Comment comprendre justement ce «nous» mémoriel, contenu dans le titre de votre livre Notre solitude ?

La communauté de celles et ceux qui ont participé au procès est aussi celle, plus secrètement, de la société française qui a été attaquée dans son être profond. Je suis mélancolique de voir que cette communauté n’a rien d’autre à partager que cette solitude, comme si le lien ne se faisait pas vraiment. La simple addition des solitudes me semble tragique.

Cette mémoire a-t-elle permis de préserver davantage la liberté d’expression aujourd’hui ?

Je n’aime pas cette expression qui me semble trop facile et faible conceptuellement, car elle peut s’appliquer tant à Elon Musk, Donald Trump qu’aux intellectuels iraniens bâillonnés. En étant instrumentalisée par toutes sortes de personnes qui en font un alibi, la liberté d’expression ne fait que faiblir. Charlie l’utilise de façon circonscrite pour désigner l’ironisation des valeurs, notamment religieuses, qui relève davantage de la laïcité. La confusion sur ce point s’est aggravée à mon sens. Dans les écoles, les professeurs craignent l’enseignement civique, surtout depuis l’assassinat de Samuel Paty, que nous avons vécu durant le procès.

Pourquoi avoir rejoint Charlie Hebdo comme chroniqueur après la tuerie ?

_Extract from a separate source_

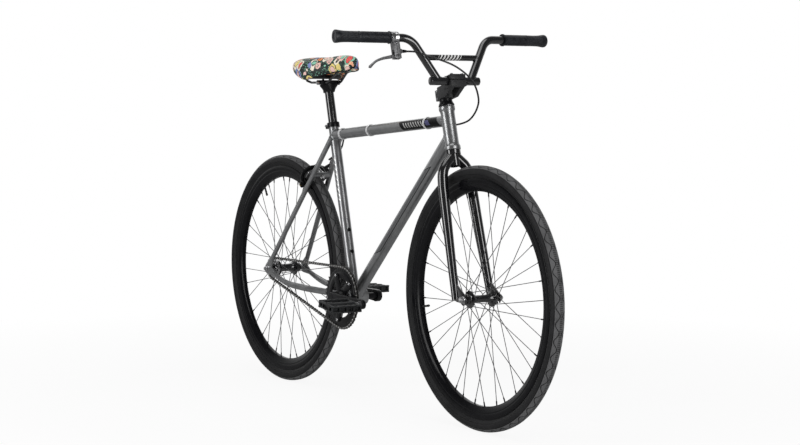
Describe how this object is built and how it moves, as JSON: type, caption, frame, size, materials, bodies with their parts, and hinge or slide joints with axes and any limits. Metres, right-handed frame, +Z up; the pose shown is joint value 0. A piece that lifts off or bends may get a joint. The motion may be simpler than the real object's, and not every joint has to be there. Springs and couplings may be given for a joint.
{
  "type": "city bicycle",
  "caption": "City bike with a diamond frame, raised handlebar with crossbar, single gear, printed saddle and rear caliper brake.",
  "frame": {"origin": "on the ground, halfway between the axles, in the middle plane", "axes": "+X forward, +Y to the rider's left, +Z up"},
  "size_m": [1.757, 0.6752, 1.0502],
  "materials": {
    "frame_paint": "satin grey metallic paint",
    "black_paint": "gloss black paint",
    "black_alloy": "satin black",
    "steel": "plain steel",
    "silver_alloy": "satin silver",
    "tyre_rubber": "matt black rubber",
    "rubber": "matt black rubber",
    "plastic": "moulded",
    "cable_jacket": "smooth black jacket",
    "saddle_cover": "printed cover, dark ground"
  },
  "bodies": {
    "frame": {"head_tube": "frame_paint", "top_tube": "frame_paint", "down_tube": "frame_paint", "seat_tube": "frame_paint", "bottom_bracket_shell": "frame_paint", "chain_stay_right": "frame_paint", "chain_stay_left": "frame_paint", "seat_stays": "frame_paint", "rear_dropout_right": "frame_paint", "rear_dropout_left": "frame_paint", "seat_collar": "black_alloy", "headset_bearing_lower": "steel", "headset_bearing_upper": "steel", "bottom_bracket_bearing_right": "steel", "bottom_bracket_bearing_left": "steel", "brake_cable_rear": "cable_jacket", "caliper_bolt": "steel", "rear_axle": "steel", "chain": "steel", "cable_clip_front": "steel", "cable_clip_middle": "steel", "cable_clip_rear": "steel"},
    "seat": {"seat_post": "black_alloy", "saddle_clamp": "black_alloy", "saddle_rails": "black_paint", "saddle_base": "plastic", "saddle_pad": "saddle_cover"},
    "fork": {"steerer": "black_paint", "fork_blade_right": "black_paint", "fork_blade_left": "black_paint", "headset_cover": "black_alloy", "stem": "black_alloy", "stem_cap": "black_alloy", "handlebar": "black_paint", "grip_right": "rubber", "grip_left": "rubber", "lever_bracket": "silver_alloy", "barrel_adjuster": "black_alloy", "brake_cable_front": "cable_jacket", "front_axle": "steel"},
    "brake_lever": {"brake_lever": "silver_alloy"},
    "caliper_arm_right": {"caliper_arm_right": "black_alloy", "brake_pad_right": "rubber"},
    "caliper_arm_left": {"caliper_arm_left": "black_alloy", "brake_pad_left": "rubber"},
    "front_wheel": {"front_hub": "black_alloy", "front_rim": "black_alloy", "front_tyre": "tyre_rubber", "front_inner_tube": "rubber"},
    "rear_wheel": {"rear_hub": "black_alloy", "rear_rim": "black_alloy", "rear_tyre": "tyre_rubber", "rear_inner_tube": "rubber"},
    "crank": {"chainring": "black_alloy", "crank_arm_right": "black_alloy", "crank_arm_left": "black_alloy", "crank_spindle": "steel"},
    "cog": {"rear_cog": "steel"},
    "pedal_right": {"pedal_right": "plastic"},
    "pedal_left": {"pedal_left": "plastic"}
  },
  "joints": [
    {"name": "steering", "type": "hinge", "parent": "frame", "child": "fork", "pos_m": [0.39518, 0, 0.73437], "axis": [-0.2588, 0, 0.9659], "range_deg": [-75, 75], "deforming": ["brake_cable_front"]},
    {"name": "front_wheel_spin", "type": "hinge", "parent": "fork", "child": "front_wheel", "pos_m": [0.5295, 0, 0.349], "axis": [0, 1, 0], "continuous": true},
    {"name": "rear_wheel_spin", "type": "hinge", "parent": "frame", "child": "rear_wheel", "pos_m": [-0.5295, 0, 0.349], "axis": [0, 1, 0], "continuous": true},
    {"name": "crank_spin", "type": "hinge", "parent": "frame", "child": "crank", "pos_m": [-0.112, 0, 0.296], "axis": [0, 1, 0], "continuous": true},
    {"name": "cog_spin", "type": "hinge", "parent": "frame", "child": "cog", "pos_m": [-0.5295, 0, 0.349], "axis": [0, 1, 0], "continuous": true},
    {"name": "pedal_right_spin", "type": "hinge", "parent": "crank", "child": "pedal_right", "pos_m": [0.05297, -0.147, 0.29312], "axis": [0, 1, 0], "continuous": true},
    {"name": "pedal_left_spin", "type": "hinge", "parent": "crank", "child": "pedal_left", "pos_m": [-0.27697, 0.147, 0.29888], "axis": [0, 1, 0], "continuous": true},
    {"name": "brake_lever_pull", "type": "hinge", "parent": "fork", "child": "brake_lever", "pos_m": [0.37791, -0.168, 0.98252], "axis": [-0.9659, 0, -0.2588], "range_deg": [0, 25], "stiffness_Nm_per_rad": 0.3, "springref_deg": -17.19},
    {"name": "caliper_right_close", "type": "hinge", "parent": "frame", "child": "caliper_arm_right", "pos_m": [-0.33555, 0, 0.66475], "axis": [0.8005, 0, -0.5994], "range_deg": [0, 2]},
    {"name": "caliper_left_close", "type": "hinge", "parent": "frame", "child": "caliper_arm_left", "pos_m": [-0.33555, 0, 0.66475], "axis": [-0.8005, 0, 0.5994], "range_deg": [0, 2]},
    {"name": "seat_height", "type": "slide", "parent": "frame", "child": "seat", "axis": [-0.247, 0, 0.969], "range_m": [-0.08, 0.06]}
  ],
  "couplings": [
    {"joint": "cog_spin", "follows": "crank_spin", "ratio": 2.75},
    {"joint": "caliper_right_close", "follows": "brake_lever_pull", "ratio": 0.08},
    {"joint": "caliper_left_close", "follows": "brake_lever_pull", "ratio": 0.08}
  ]
}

Dans cette rédaction, joyeuse et mélancolique, une défense tenace des valeurs de gauche se perpétue, envers et contre tout : l’écologie, la critique du libéralisme, une manière de rire du fanatisme. J’aime Charlie de cette manière, nietzschéenne, comme quelque chose qu’on ne peut pas prendre au sérieux si l’on n’en a pas d’abord ri. Ces journalistes ne sont pas une bande d’anticléricaux n’attendant que de bouffer du curé. Ma position y est d’ailleurs paradoxale, car je suis traversé par le sacré. Charlie est un miroir crispé de ce qui fâche au sein de la société française.